Structured object records:
■ ■ ■ ■
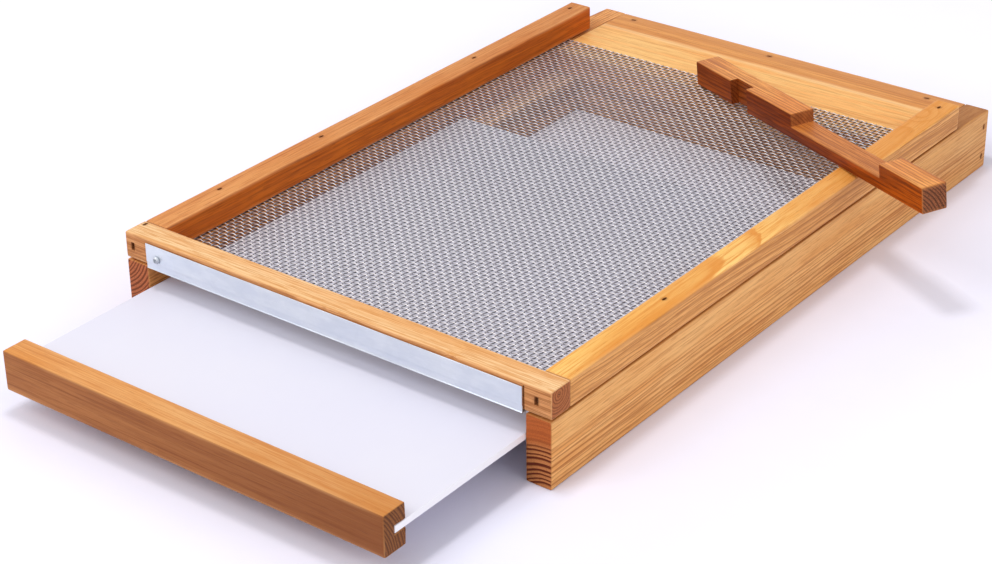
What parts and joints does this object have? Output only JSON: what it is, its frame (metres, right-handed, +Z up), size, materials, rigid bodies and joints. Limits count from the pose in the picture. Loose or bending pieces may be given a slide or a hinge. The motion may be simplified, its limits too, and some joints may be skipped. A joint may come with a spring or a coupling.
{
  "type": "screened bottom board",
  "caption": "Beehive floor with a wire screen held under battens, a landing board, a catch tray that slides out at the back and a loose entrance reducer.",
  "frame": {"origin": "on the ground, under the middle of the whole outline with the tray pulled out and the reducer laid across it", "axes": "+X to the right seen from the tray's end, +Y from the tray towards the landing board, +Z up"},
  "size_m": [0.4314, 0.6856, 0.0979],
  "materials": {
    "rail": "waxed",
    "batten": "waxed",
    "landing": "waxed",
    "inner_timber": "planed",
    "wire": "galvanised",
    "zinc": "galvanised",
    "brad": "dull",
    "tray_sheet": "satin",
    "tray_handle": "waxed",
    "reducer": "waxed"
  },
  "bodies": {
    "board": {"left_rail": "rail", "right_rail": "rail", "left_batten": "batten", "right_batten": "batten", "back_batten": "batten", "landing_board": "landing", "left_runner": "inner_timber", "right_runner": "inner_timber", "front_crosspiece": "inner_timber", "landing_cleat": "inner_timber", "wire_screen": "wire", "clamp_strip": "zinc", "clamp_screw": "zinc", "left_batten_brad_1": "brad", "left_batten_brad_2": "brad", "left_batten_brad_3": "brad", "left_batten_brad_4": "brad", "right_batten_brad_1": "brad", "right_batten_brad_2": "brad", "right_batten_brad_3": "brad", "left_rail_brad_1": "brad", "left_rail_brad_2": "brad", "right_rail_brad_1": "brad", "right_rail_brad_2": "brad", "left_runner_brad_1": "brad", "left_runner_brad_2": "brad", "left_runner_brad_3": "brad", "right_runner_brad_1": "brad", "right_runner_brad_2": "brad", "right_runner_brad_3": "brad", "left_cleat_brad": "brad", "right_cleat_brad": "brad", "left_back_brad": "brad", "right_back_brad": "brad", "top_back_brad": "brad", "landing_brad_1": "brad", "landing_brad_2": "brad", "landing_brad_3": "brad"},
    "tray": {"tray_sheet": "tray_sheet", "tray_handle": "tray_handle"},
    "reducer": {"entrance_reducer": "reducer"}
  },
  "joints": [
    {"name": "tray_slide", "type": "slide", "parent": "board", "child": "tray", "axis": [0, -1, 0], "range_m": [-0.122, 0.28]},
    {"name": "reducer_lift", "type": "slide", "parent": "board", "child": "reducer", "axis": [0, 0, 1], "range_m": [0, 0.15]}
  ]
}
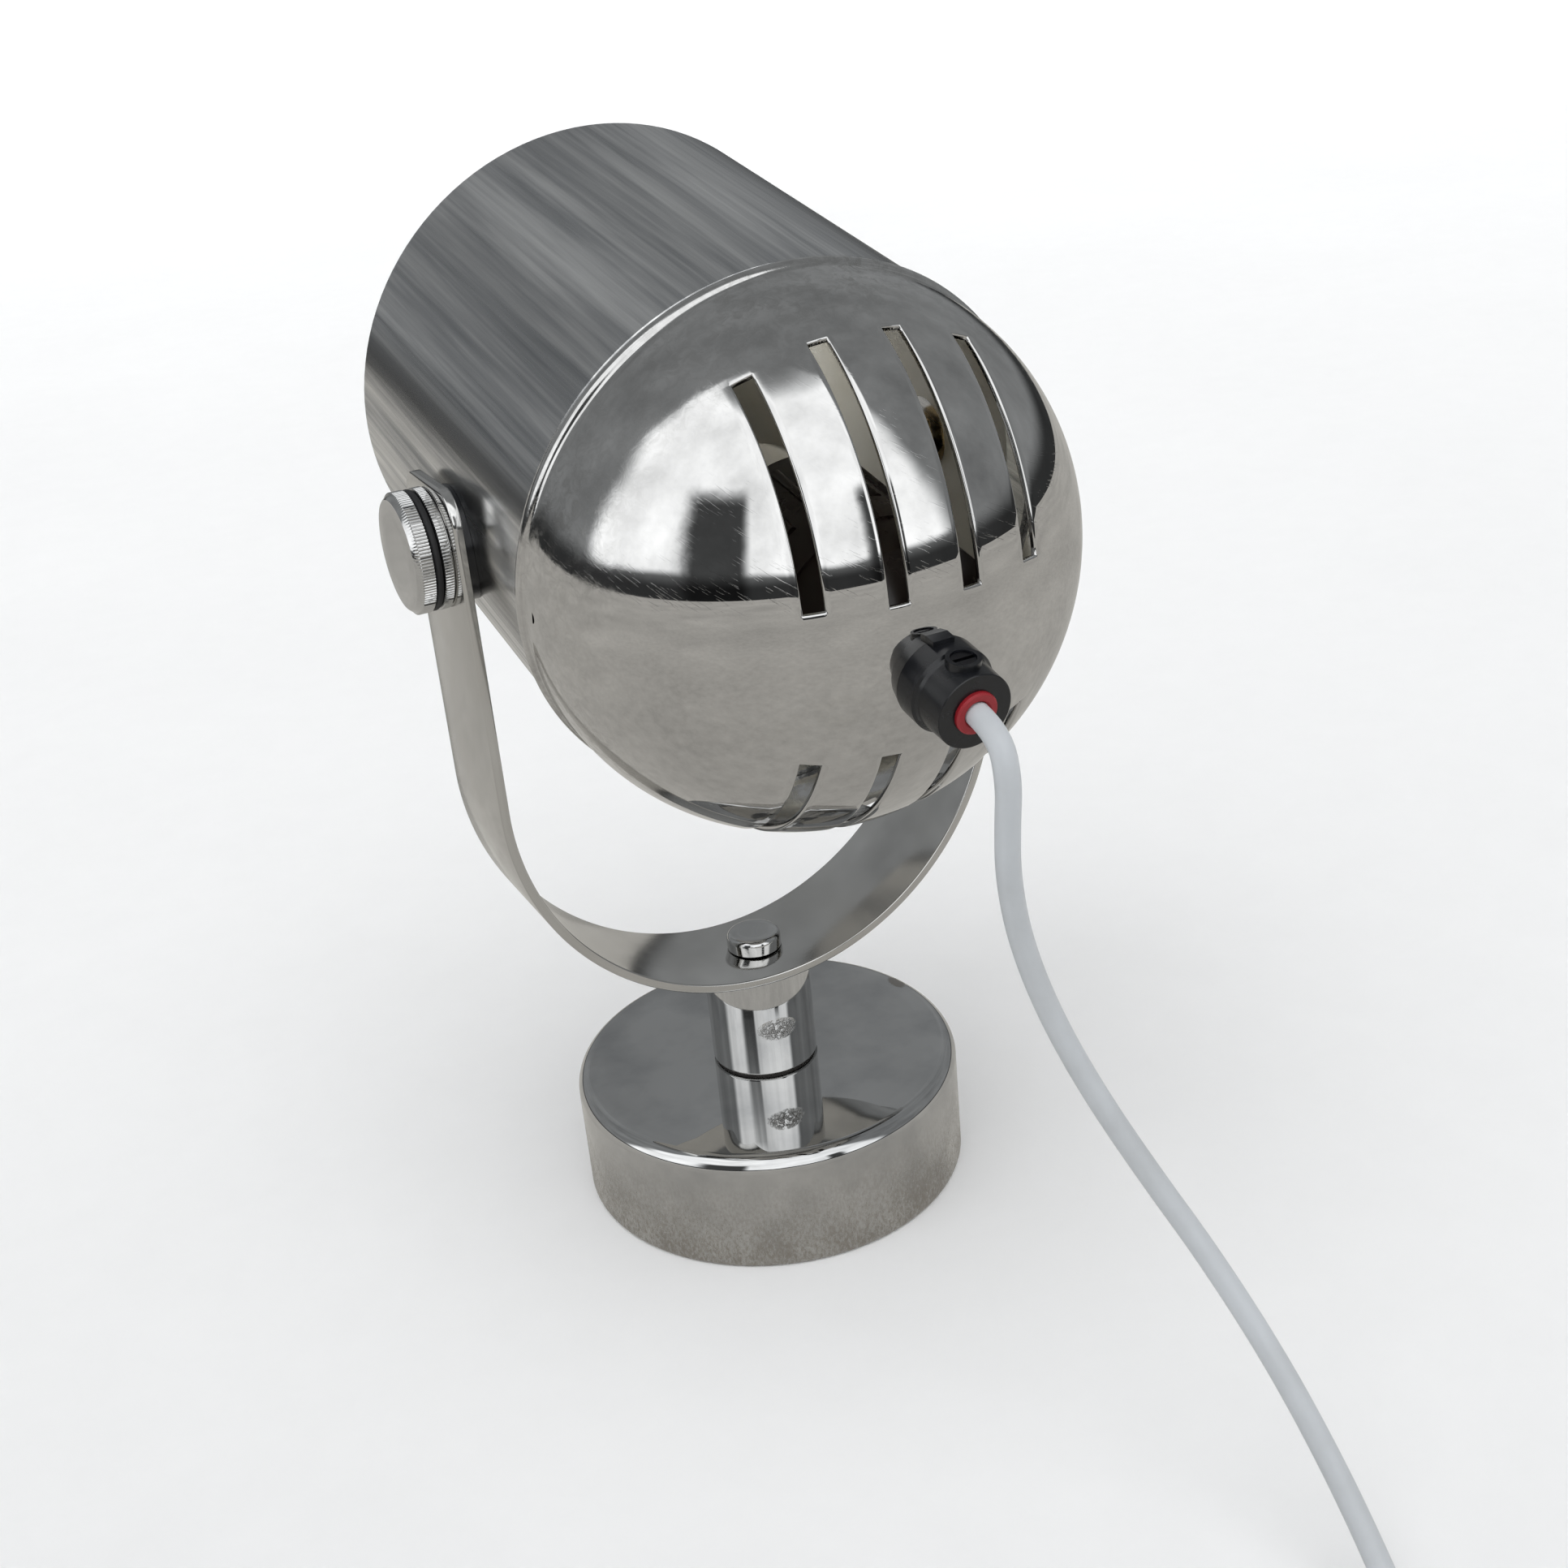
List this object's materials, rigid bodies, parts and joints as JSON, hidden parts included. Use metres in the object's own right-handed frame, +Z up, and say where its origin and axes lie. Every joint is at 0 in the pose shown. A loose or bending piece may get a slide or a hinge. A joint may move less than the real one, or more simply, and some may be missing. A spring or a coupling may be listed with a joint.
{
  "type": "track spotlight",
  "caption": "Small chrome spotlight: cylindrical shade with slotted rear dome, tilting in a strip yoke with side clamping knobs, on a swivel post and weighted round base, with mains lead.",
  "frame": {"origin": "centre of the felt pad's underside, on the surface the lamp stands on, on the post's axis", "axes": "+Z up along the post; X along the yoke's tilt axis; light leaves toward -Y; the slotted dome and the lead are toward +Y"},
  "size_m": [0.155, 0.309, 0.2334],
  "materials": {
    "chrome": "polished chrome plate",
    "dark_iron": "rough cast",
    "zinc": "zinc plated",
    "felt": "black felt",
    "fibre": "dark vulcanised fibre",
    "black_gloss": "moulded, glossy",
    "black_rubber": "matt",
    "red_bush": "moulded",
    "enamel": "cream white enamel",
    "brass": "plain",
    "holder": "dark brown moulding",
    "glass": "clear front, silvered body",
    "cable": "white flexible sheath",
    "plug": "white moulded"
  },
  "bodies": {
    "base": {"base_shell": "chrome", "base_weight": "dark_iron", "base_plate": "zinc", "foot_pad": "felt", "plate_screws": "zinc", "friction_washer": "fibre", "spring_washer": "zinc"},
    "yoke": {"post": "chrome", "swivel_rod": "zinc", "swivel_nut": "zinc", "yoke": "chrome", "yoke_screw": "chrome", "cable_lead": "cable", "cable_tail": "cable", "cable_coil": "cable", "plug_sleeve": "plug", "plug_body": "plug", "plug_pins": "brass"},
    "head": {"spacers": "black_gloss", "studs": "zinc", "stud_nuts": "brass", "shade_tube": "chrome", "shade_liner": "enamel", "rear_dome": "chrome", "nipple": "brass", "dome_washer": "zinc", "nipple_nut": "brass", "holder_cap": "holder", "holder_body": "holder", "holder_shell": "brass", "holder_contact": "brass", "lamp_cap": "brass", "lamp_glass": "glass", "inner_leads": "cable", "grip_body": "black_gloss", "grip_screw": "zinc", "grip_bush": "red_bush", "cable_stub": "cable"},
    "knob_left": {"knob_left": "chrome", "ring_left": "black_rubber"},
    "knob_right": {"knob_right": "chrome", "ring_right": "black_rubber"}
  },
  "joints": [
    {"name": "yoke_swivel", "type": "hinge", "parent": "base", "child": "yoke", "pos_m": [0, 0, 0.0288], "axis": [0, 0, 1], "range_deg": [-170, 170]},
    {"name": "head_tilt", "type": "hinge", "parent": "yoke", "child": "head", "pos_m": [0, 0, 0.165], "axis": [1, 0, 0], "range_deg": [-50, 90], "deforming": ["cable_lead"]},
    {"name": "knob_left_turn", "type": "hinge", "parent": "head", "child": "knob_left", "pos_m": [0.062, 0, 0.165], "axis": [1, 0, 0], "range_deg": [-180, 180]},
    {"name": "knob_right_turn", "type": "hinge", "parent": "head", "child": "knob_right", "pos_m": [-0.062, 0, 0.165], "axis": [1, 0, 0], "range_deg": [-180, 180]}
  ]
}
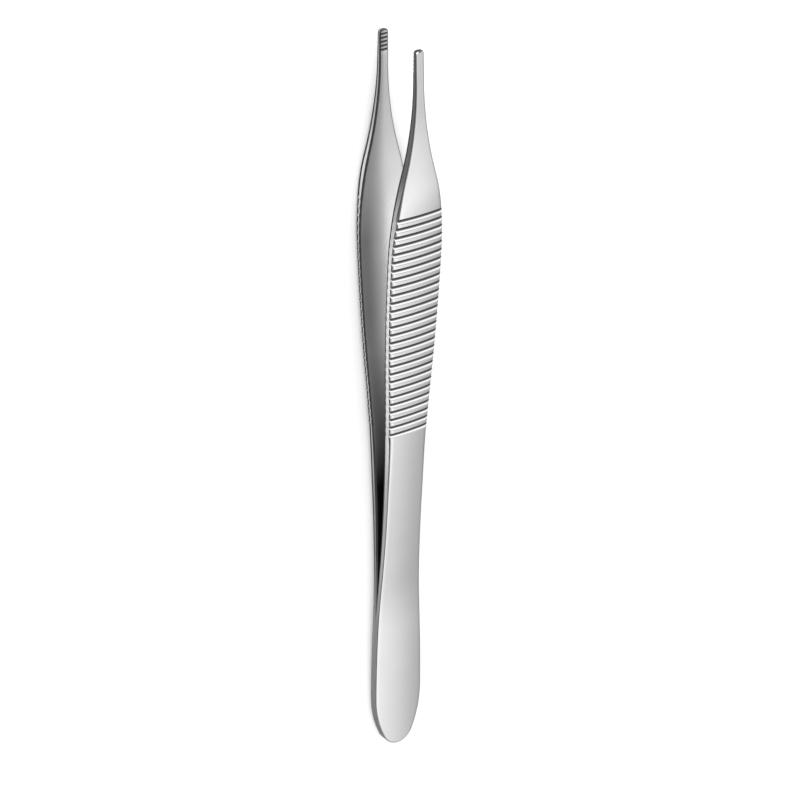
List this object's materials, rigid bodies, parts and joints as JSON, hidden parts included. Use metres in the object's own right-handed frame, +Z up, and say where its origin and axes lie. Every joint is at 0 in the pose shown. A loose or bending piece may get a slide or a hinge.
■ ■ ■ ■
TO BE DONE – Send back all of the entries exactly, with nothing missing.

COMPLETED EXERCISE –
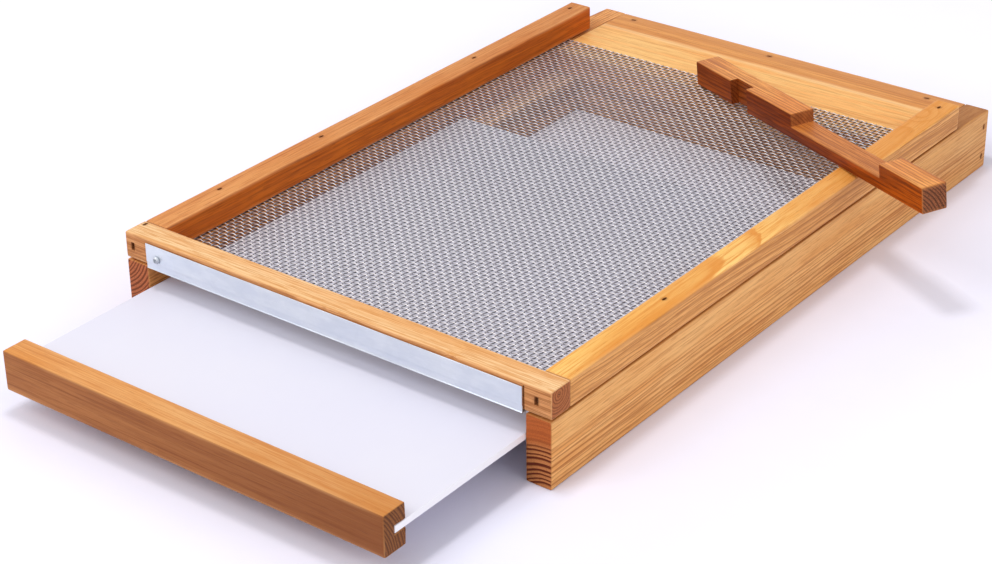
What parts and joints does this object have? Output only JSON: what it is, its frame (metres, right-handed, +Z up), size, materials, rigid bodies and joints. Limits count from the pose in the picture. Loose or bending pieces may be given a slide or a hinge. The motion may be simplified, its limits too, and some joints may be skipped. A joint may come with a spring or a coupling.
{
  "type": "screened bottom board",
  "caption": "Beehive floor with a wire screen held under battens, a landing board, a catch tray that slides out at the back and a loose entrance reducer.",
  "frame": {"origin": "on the ground, under the middle of the whole outline with the tray pulled out and the reducer laid across it", "axes": "+X to the right seen from the tray's end, +Y from the tray towards the landing board, +Z up"},
  "size_m": [0.4314, 0.6856, 0.0979],
  "materials": {
    "rail": "waxed",
    "batten": "waxed",
    "landing": "waxed",
    "inner_timber": "planed",
    "wire": "galvanised",
    "zinc": "galvanised",
    "brad": "dull",
    "tray_sheet": "satin",
    "tray_handle": "waxed",
    "reducer": "waxed"
  },
  "bodies": {
    "board": {"left_rail": "rail", "right_rail": "rail", "left_batten": "batten", "right_batten": "batten", "back_batten": "batten", "landing_board": "landing", "left_runner": "inner_timber", "right_runner": "inner_timber", "front_crosspiece": "inner_timber", "landing_cleat": "inner_timber", "wire_screen": "wire", "clamp_strip": "zinc", "clamp_screw": "zinc", "left_batten_brad_1": "brad", "left_batten_brad_2": "brad", "left_batten_brad_3": "brad", "left_batten_brad_4": "brad", "right_batten_brad_1": "brad", "right_batten_brad_2": "brad", "right_batten_brad_3": "brad", "left_rail_brad_1": "brad", "left_rail_brad_2": "brad", "right_rail_brad_1": "brad", "right_rail_brad_2": "brad", "left_runner_brad_1": "brad", "left_runner_brad_2": "brad", "left_runner_brad_3": "brad", "right_runner_brad_1": "brad", "right_runner_brad_2": "brad", "right_runner_brad_3": "brad", "left_cleat_brad": "brad", "right_cleat_brad": "brad", "left_back_brad": "brad", "right_back_brad": "brad", "top_back_brad": "brad", "landing_brad_1": "brad", "landing_brad_2": "brad", "landing_brad_3": "brad"},
    "tray": {"tray_sheet": "tray_sheet", "tray_handle": "tray_handle"},
    "reducer": {"entrance_reducer": "reducer"}
  },
  "joints": [
    {"name": "tray_slide", "type": "slide", "parent": "board", "child": "tray", "axis": [0, -1, 0], "range_m": [-0.122, 0.28]},
    {"name": "reducer_lift", "type": "slide", "parent": "board", "child": "reducer", "axis": [0, 0, 1], "range_m": [0, 0.15]}
  ]
}
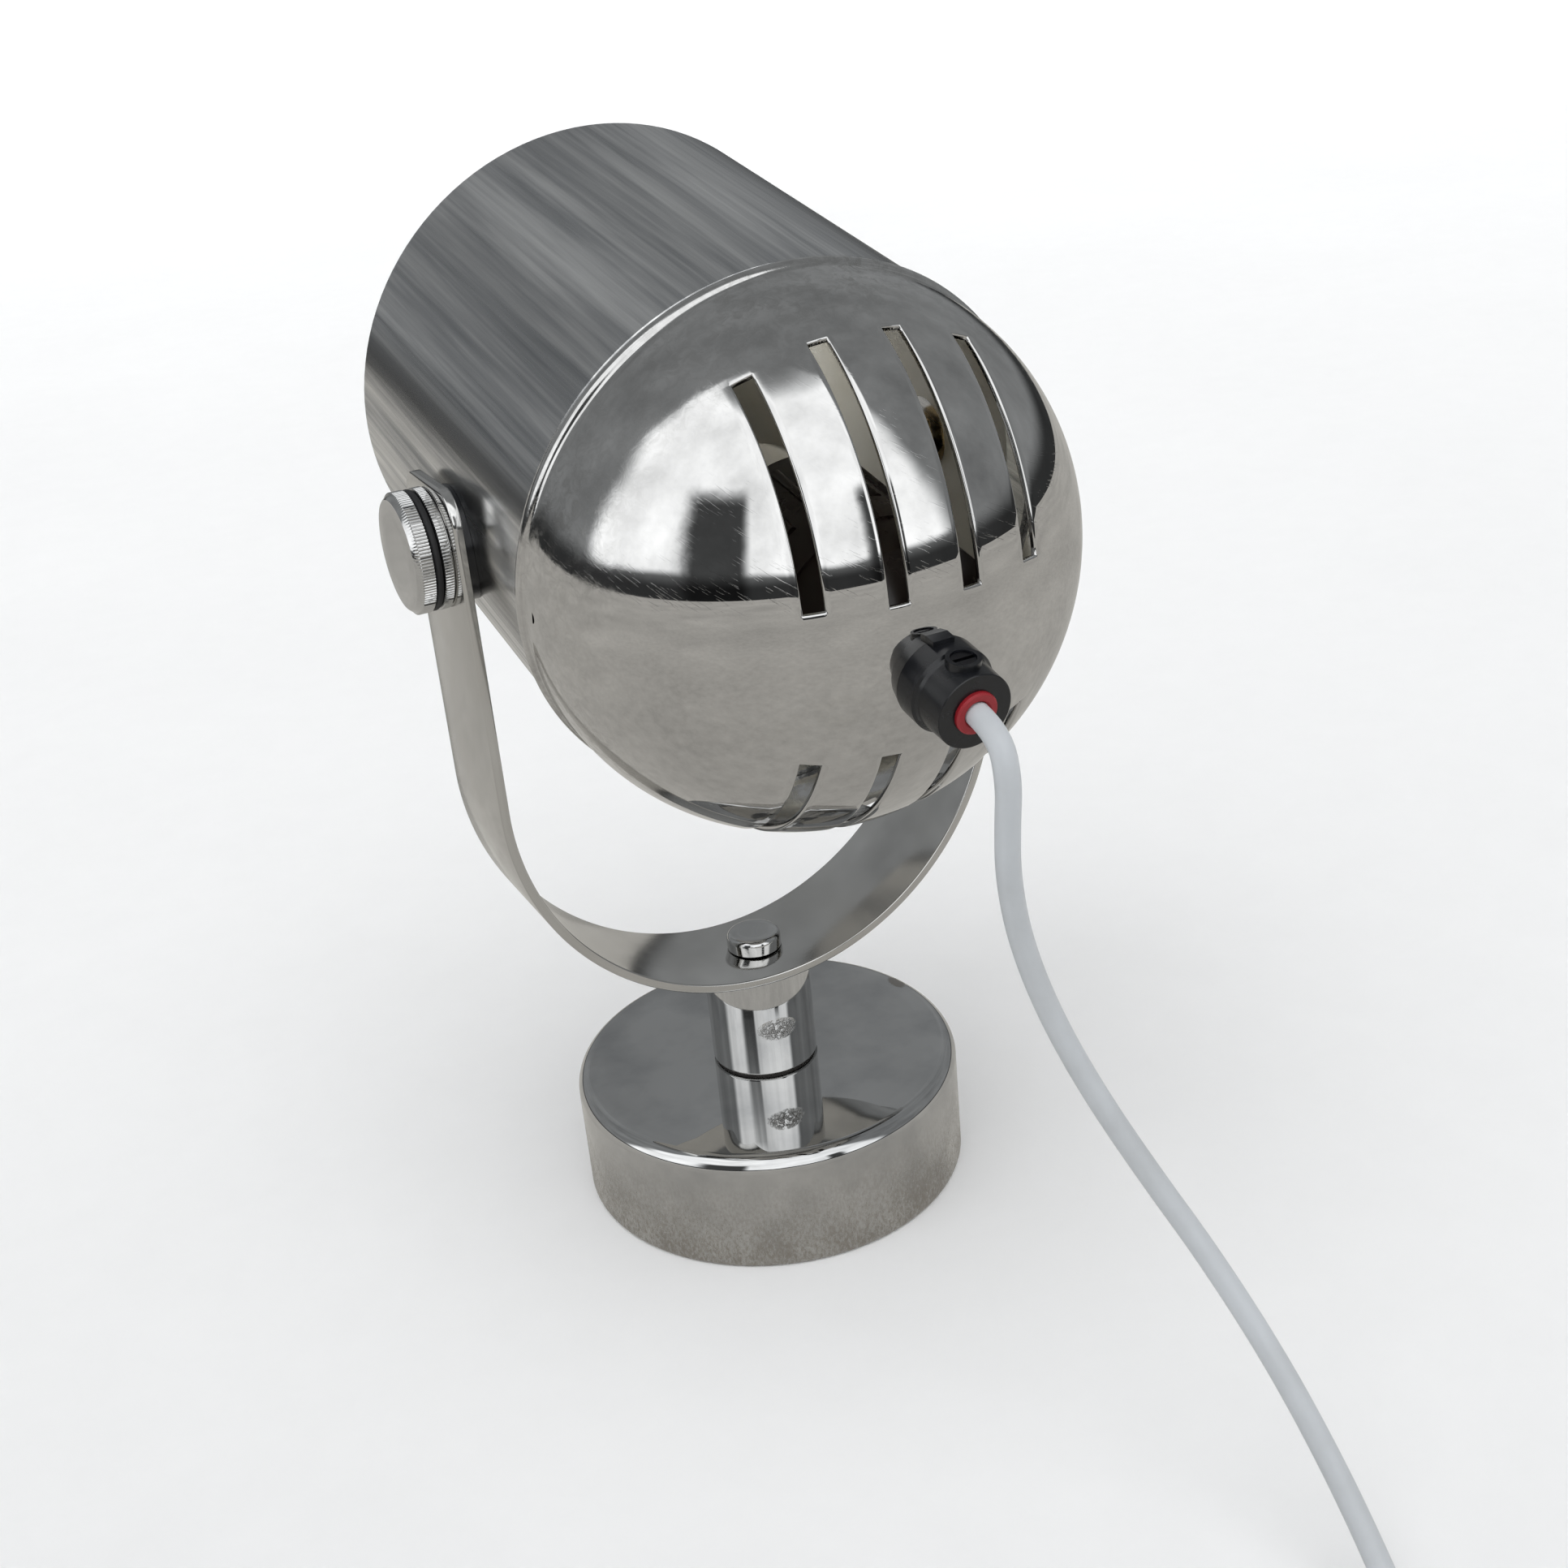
List this object's materials, rigid bodies, parts and joints as JSON, hidden parts included. Use metres in the object's own right-handed frame, +Z up, and say where its origin and axes lie. Every joint is at 0 in the pose shown. A loose or bending piece may get a slide or a hinge. A joint may move less than the real one, or more simply, and some may be missing. A spring or a coupling may be listed with a joint.
{
  "type": "track spotlight",
  "caption": "Small chrome spotlight: cylindrical shade with slotted rear dome, tilting in a strip yoke with side clamping knobs, on a swivel post and weighted round base, with mains lead.",
  "frame": {"origin": "centre of the felt pad's underside, on the surface the lamp stands on, on the post's axis", "axes": "+Z up along the post; X along the yoke's tilt axis; light leaves toward -Y; the slotted dome and the lead are toward +Y"},
  "size_m": [0.155, 0.309, 0.2334],
  "materials": {
    "chrome": "polished chrome plate",
    "dark_iron": "rough cast",
    "zinc": "zinc plated",
    "felt": "black felt",
    "fibre": "dark vulcanised fibre",
    "black_gloss": "moulded, glossy",
    "black_rubber": "matt",
    "red_bush": "moulded",
    "enamel": "cream white enamel",
    "brass": "plain",
    "holder": "dark brown moulding",
    "glass": "clear front, silvered body",
    "cable": "white flexible sheath",
    "plug": "white moulded"
  },
  "bodies": {
    "base": {"base_shell": "chrome", "base_weight": "dark_iron", "base_plate": "zinc", "foot_pad": "felt", "plate_screws": "zinc", "friction_washer": "fibre", "spring_washer": "zinc"},
    "yoke": {"post": "chrome", "swivel_rod": "zinc", "swivel_nut": "zinc", "yoke": "chrome", "yoke_screw": "chrome", "cable_lead": "cable", "cable_tail": "cable", "cable_coil": "cable", "plug_sleeve": "plug", "plug_body": "plug", "plug_pins": "brass"},
    "head": {"spacers": "black_gloss", "studs": "zinc", "stud_nuts": "brass", "shade_tube": "chrome", "shade_liner": "enamel", "rear_dome": "chrome", "nipple": "brass", "dome_washer": "zinc", "nipple_nut": "brass", "holder_cap": "holder", "holder_body": "holder", "holder_shell": "brass", "holder_contact": "brass", "lamp_cap": "brass", "lamp_glass": "glass", "inner_leads": "cable", "grip_body": "black_gloss", "grip_screw": "zinc", "grip_bush": "red_bush", "cable_stub": "cable"},
    "knob_left": {"knob_left": "chrome", "ring_left": "black_rubber"},
    "knob_right": {"knob_right": "chrome", "ring_right": "black_rubber"}
  },
  "joints": [
    {"name": "yoke_swivel", "type": "hinge", "parent": "base", "child": "yoke", "pos_m": [0, 0, 0.0288], "axis": [0, 0, 1], "range_deg": [-170, 170]},
    {"name": "head_tilt", "type": "hinge", "parent": "yoke", "child": "head", "pos_m": [0, 0, 0.165], "axis": [1, 0, 0], "range_deg": [-50, 90], "deforming": ["cable_lead"]},
    {"name": "knob_left_turn", "type": "hinge", "parent": "head", "child": "knob_left", "pos_m": [0.062, 0, 0.165], "axis": [1, 0, 0], "range_deg": [-180, 180]},
    {"name": "knob_right_turn", "type": "hinge", "parent": "head", "child": "knob_right", "pos_m": [-0.062, 0, 0.165], "axis": [1, 0, 0], "range_deg": [-180, 180]}
  ]
}
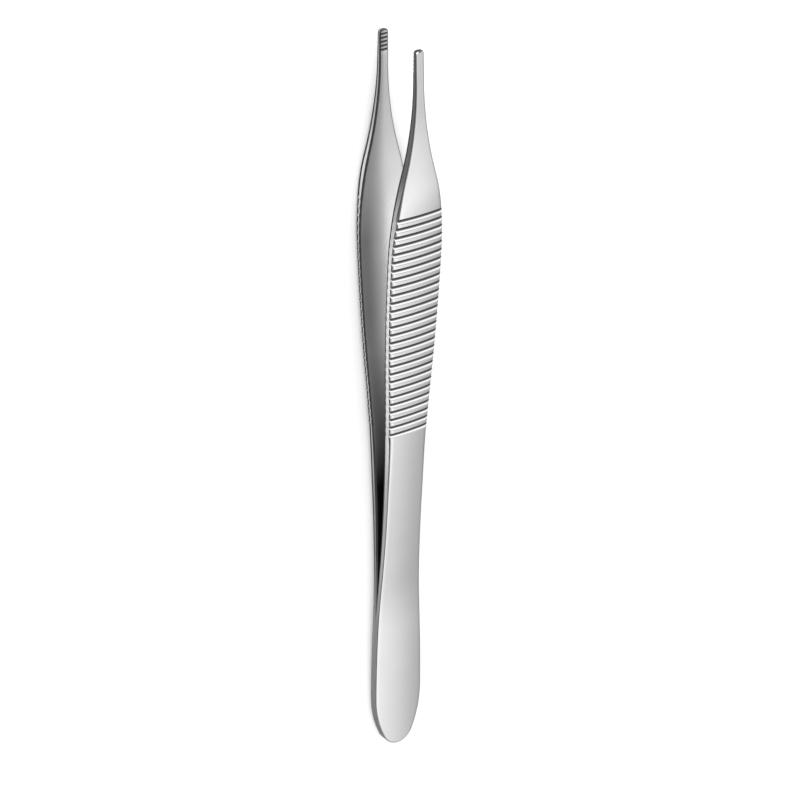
List this object's materials, rigid bodies, parts and joints as JSON, hidden parts included. Use metres in the object's own right-handed frame, +Z up, and say where its origin and axes lie. Every joint is at 0 in the pose shown. A loose or bending piece may get a slide or a hinge.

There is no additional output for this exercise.